I would start by scaling down the image to something like 30K to 60K pixels. This not only will speed up calculation, but also get rid of minute irrelevant changes. For instance you don't want to detect a curtain near an open window moved by the wind.

Next, sum the squared differences of the pixel values.
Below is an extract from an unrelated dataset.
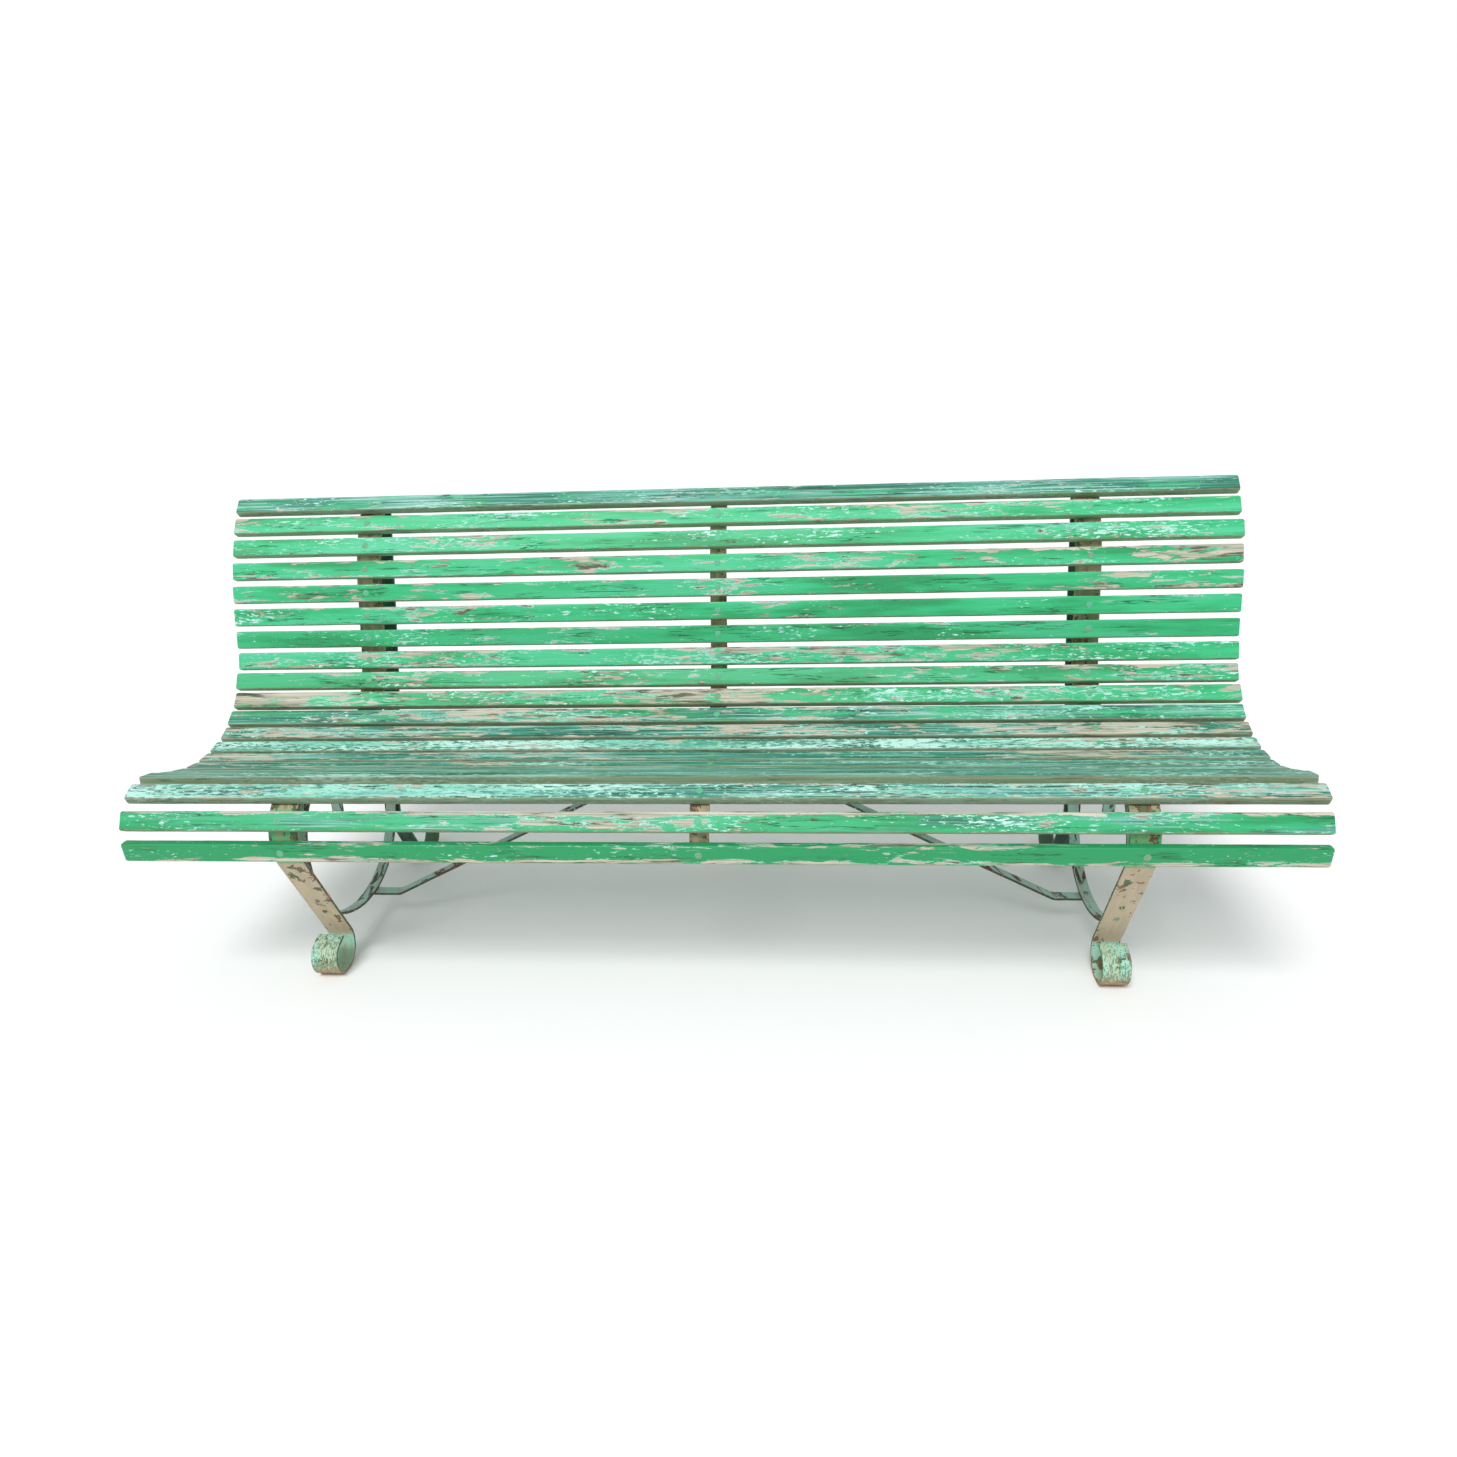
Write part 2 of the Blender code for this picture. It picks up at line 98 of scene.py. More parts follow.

If you want to do it thoroughly, you can do it for R, G and B separately:

Delta := 0;
for y := 0 to Im1.Height do begin
  for x := 0 to Im1.Width do begin
    DeltaR := ( Im1[x,y].Red   - Im2[x,y].Red ) ^ 2;
    DeltaG := ( Im1[x,y].Green - Im2[x,y].Green ) ^ 2;
    DeltaB := ( Im1[x,y].Blue  - Im2[x,y].Blue ) ^ 2;
    Delta := Delta + DeltaR + DeltaG + DeltaB;
  end;
end;

if (Delta > Treshold) then
  Say( 'Hi Bob!' );

(this is just pseudo-code and as code would process rather slowly, google for "scanline" if you want to process all pixels in an image quickly)

You may want to define the treshold value empirically: walk slowly by the camera, preferably wearing clothes matching the background color and see what delta's you get.
Skipping frames should increase sensitivity.